A New Payment System 

Beyond the immediate regulatory concerns, proponents of stablecoins tried to shift the conversation toward the opportunities they present for the wider payments system. 

Dante Disparte, chief strategy officer at Circle, which issues the second-largest stablecoin by market cap USDC, told lawmakers that stablecoins' role as a form of payment is steadily growing, particularly among traditional financial institutions. 

He pointed to the fact that Visa recently enabled settlement in USDC, and that Circle had recently struck a partnership with MoneyGram to handle global cash transfers.

His comments echoed arguments made at last week's hearing that decentralized finance will enable faster, cheaper, more transparent transactions. 

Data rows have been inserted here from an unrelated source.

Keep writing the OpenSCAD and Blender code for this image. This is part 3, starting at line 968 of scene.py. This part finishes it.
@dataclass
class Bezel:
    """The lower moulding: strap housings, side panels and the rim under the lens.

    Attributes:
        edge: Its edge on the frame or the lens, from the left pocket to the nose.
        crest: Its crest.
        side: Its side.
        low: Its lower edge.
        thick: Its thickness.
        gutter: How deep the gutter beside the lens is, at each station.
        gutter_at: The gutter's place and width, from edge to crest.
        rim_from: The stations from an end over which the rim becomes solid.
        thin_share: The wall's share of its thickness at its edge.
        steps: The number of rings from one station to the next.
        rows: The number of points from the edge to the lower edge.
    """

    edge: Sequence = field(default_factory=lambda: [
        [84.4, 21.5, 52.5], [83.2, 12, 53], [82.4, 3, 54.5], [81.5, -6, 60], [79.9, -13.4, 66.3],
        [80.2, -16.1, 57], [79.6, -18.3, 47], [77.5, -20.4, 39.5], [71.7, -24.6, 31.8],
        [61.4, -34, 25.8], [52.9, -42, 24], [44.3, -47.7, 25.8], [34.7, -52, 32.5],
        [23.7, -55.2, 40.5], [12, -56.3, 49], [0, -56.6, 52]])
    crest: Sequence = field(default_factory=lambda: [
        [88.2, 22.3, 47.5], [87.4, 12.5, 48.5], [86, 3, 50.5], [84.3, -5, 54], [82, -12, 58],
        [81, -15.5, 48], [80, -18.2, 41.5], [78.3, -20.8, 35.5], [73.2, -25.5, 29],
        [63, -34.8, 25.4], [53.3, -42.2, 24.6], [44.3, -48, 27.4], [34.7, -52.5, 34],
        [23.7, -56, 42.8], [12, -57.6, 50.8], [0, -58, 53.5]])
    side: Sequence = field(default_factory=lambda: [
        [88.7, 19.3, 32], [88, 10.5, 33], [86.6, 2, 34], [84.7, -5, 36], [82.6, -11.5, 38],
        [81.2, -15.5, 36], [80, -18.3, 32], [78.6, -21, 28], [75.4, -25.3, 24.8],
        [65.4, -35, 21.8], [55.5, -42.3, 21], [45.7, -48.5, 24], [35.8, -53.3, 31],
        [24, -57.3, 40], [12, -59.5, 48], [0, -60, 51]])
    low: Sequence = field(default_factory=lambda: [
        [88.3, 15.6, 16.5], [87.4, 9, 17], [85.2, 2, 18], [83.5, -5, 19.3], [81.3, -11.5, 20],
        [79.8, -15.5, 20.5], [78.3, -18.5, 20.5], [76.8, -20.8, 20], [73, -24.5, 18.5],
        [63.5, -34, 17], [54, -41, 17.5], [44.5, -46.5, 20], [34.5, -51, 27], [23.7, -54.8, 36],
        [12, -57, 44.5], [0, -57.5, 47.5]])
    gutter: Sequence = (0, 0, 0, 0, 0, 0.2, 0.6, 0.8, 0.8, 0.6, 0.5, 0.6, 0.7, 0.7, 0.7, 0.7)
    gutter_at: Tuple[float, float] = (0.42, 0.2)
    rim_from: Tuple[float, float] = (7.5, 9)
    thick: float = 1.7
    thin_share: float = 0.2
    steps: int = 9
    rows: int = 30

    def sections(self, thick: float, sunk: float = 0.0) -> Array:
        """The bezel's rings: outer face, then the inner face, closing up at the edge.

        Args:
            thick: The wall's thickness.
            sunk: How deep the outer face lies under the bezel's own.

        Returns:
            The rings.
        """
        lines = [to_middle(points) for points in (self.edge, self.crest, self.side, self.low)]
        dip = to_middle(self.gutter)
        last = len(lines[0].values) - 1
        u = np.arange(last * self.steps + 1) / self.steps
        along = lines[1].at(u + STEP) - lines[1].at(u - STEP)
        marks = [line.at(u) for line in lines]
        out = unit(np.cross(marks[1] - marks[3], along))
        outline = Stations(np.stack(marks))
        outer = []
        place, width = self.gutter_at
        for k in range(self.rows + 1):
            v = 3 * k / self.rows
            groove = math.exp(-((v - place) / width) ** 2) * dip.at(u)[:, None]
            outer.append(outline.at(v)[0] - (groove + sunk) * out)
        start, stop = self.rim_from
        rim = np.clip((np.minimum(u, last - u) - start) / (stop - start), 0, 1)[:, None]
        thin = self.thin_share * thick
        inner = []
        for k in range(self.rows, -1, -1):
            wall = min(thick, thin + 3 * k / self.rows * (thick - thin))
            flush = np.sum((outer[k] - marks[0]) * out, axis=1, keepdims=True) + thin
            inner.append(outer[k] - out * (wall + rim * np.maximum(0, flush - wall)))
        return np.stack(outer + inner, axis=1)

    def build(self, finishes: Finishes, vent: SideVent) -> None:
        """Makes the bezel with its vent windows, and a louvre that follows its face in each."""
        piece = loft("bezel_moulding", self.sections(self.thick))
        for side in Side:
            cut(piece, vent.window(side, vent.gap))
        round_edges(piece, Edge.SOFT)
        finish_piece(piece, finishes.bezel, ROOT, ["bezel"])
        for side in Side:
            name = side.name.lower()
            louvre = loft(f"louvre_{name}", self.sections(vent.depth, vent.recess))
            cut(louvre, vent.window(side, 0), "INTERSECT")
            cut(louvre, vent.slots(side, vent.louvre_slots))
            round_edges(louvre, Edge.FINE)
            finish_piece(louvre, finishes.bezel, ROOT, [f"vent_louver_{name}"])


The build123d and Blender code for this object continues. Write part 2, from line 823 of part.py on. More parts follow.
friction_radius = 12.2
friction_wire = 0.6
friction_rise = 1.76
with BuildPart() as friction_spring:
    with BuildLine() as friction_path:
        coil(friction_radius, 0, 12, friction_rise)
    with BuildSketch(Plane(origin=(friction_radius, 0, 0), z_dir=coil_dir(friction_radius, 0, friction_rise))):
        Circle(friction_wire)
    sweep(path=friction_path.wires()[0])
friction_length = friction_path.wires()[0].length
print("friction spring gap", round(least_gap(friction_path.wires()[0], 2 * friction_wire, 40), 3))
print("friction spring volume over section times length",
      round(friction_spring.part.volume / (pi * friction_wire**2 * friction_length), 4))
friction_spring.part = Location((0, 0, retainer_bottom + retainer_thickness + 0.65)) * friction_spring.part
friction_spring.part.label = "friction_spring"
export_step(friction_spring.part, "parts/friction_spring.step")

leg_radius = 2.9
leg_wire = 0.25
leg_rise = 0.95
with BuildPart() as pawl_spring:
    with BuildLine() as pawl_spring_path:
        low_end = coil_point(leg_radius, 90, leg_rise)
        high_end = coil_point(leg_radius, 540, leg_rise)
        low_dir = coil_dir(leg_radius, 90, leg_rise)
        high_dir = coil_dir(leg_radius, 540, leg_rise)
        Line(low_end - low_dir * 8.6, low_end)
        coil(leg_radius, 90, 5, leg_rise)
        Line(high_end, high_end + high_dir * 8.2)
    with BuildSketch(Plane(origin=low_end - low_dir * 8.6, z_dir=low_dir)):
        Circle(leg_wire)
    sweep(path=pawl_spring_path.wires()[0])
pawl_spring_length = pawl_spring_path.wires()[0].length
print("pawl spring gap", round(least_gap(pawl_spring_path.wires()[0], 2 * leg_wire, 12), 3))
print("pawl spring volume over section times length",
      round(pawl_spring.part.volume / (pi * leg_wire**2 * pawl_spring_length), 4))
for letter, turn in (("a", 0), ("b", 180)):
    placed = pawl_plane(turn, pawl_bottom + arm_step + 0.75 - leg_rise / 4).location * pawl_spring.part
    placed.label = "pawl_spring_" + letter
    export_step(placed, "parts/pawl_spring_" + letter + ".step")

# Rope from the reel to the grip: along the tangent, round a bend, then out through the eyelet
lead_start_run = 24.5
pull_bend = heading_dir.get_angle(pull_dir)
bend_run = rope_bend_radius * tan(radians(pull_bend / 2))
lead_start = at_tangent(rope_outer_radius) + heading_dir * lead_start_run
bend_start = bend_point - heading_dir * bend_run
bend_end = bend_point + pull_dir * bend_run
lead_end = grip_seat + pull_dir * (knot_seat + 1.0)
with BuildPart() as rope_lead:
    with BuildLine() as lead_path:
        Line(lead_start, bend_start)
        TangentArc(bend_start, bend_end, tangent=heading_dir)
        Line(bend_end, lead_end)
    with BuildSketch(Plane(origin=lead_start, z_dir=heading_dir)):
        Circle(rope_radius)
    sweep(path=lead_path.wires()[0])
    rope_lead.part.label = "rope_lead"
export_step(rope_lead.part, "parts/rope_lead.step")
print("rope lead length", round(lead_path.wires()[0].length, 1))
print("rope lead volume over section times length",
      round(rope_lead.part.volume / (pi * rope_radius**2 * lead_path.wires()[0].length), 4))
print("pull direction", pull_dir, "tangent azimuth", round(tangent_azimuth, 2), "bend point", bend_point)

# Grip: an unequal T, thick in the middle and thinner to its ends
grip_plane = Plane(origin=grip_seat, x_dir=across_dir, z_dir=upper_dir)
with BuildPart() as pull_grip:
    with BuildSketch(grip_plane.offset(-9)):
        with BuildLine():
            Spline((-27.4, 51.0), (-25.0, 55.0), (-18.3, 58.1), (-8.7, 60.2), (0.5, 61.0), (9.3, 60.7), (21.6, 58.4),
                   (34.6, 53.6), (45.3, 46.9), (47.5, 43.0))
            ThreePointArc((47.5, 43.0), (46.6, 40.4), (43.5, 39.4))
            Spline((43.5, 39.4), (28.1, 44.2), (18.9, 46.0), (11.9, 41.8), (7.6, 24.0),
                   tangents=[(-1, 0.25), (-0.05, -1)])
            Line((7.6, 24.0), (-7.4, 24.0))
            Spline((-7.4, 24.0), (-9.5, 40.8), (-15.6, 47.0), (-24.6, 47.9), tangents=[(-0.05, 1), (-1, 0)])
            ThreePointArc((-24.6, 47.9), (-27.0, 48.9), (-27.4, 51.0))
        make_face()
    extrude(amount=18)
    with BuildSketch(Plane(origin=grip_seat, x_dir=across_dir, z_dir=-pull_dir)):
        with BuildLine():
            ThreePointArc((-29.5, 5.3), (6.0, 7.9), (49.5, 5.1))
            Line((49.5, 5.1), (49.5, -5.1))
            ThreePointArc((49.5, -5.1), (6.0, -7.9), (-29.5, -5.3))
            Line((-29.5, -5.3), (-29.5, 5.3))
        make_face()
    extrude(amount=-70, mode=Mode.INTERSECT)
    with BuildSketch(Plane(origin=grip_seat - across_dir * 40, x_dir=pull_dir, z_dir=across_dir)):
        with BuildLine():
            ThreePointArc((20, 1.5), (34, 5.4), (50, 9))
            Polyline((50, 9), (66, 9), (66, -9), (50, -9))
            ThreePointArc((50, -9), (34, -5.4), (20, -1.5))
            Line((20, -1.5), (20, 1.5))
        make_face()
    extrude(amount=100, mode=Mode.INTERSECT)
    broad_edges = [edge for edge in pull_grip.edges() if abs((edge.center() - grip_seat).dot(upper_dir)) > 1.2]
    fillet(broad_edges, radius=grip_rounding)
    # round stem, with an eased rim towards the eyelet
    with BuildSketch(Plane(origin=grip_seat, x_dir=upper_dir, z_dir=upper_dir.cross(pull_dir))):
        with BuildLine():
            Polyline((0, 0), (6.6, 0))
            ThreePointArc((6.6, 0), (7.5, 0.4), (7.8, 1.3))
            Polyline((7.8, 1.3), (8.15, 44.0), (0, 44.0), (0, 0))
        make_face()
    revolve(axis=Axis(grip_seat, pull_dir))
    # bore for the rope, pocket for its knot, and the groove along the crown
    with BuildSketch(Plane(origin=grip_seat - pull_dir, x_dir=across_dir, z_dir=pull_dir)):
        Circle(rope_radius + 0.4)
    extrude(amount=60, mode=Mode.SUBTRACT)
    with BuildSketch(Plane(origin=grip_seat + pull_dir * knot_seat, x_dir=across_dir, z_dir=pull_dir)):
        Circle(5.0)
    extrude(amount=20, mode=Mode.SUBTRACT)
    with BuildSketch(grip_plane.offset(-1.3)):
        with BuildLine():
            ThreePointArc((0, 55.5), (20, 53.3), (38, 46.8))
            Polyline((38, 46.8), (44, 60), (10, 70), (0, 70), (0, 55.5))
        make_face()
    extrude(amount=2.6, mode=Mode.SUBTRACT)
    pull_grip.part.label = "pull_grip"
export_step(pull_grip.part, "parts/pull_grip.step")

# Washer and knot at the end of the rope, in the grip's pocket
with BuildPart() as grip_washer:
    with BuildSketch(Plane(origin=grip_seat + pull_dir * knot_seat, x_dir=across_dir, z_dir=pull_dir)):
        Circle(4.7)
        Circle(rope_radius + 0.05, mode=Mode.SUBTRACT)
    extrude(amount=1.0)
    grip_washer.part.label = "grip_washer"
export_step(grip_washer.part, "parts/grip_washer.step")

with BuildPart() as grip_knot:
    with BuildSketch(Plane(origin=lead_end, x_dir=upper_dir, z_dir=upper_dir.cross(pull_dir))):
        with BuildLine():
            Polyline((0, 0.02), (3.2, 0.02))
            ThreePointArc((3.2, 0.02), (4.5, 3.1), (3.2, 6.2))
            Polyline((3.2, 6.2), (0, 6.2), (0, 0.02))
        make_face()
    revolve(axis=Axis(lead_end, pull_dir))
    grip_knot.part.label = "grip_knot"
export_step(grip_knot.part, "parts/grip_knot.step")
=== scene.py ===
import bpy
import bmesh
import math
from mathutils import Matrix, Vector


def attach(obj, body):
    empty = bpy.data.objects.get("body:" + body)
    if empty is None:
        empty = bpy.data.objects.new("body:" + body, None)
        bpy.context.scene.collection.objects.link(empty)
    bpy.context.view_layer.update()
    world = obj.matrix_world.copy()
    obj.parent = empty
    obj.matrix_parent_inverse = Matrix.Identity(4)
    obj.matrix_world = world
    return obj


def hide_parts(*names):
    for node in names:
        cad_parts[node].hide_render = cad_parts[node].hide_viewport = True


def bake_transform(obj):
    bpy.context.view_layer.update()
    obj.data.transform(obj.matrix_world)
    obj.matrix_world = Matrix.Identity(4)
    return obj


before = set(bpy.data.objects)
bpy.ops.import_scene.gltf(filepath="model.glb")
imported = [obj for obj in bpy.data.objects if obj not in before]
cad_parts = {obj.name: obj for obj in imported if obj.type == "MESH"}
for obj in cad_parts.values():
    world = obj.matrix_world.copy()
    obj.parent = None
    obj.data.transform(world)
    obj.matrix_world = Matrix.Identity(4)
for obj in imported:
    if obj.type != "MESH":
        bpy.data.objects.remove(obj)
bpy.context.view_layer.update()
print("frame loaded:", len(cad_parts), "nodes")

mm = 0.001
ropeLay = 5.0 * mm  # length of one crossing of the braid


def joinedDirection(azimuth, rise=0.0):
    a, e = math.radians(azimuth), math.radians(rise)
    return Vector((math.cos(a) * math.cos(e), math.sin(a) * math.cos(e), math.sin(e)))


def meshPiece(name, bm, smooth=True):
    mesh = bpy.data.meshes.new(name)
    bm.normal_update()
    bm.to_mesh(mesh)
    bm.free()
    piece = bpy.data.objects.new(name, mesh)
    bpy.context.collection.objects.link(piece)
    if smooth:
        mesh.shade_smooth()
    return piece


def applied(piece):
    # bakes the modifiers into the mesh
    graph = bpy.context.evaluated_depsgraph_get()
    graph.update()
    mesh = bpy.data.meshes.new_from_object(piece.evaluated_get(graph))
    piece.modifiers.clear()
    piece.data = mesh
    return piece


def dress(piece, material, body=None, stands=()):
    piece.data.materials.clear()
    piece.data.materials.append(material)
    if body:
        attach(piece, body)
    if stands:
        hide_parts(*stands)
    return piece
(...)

"I think it's profoundly in the American national interest and in our public interest that we have options for how people can move money in an always-on economy," Disparte said. "Our financial needs do not take bank holidays, and our money shouldn't either."

Alexis Goldstein, director of financial policy at Open Markets Institute, pushed back against this framing that stablecoins offer a faster or cheaper payments option. 

"As someone who's played around with sending them, both personally and sort of in my work, it often makes Western Union look cheap when you rack up all the fees that you need in order to send it from one person to another, especially when the Ethereum blockchain gets congested," she said. "It can be very unpredictable. Fees can be very high."

She added that any speed advantages are lost whenever a user exits crypto exchanges to transfer a coin from one wallet to another, or to exchange for fiat. 

Disparte didn't discount that some blockchains were currently slow or costly, but urged lawmakers to hold out hope for innovation in the space that would speed up transactions.  

"Early blockchains are a little bit akin to dial-up internet," he said. "The argument to ban the stablecoin innovation because the current experience on certain early blockchains may be a little slower, a little cost prohibitive ignores the fact that the innovation isn't standing still."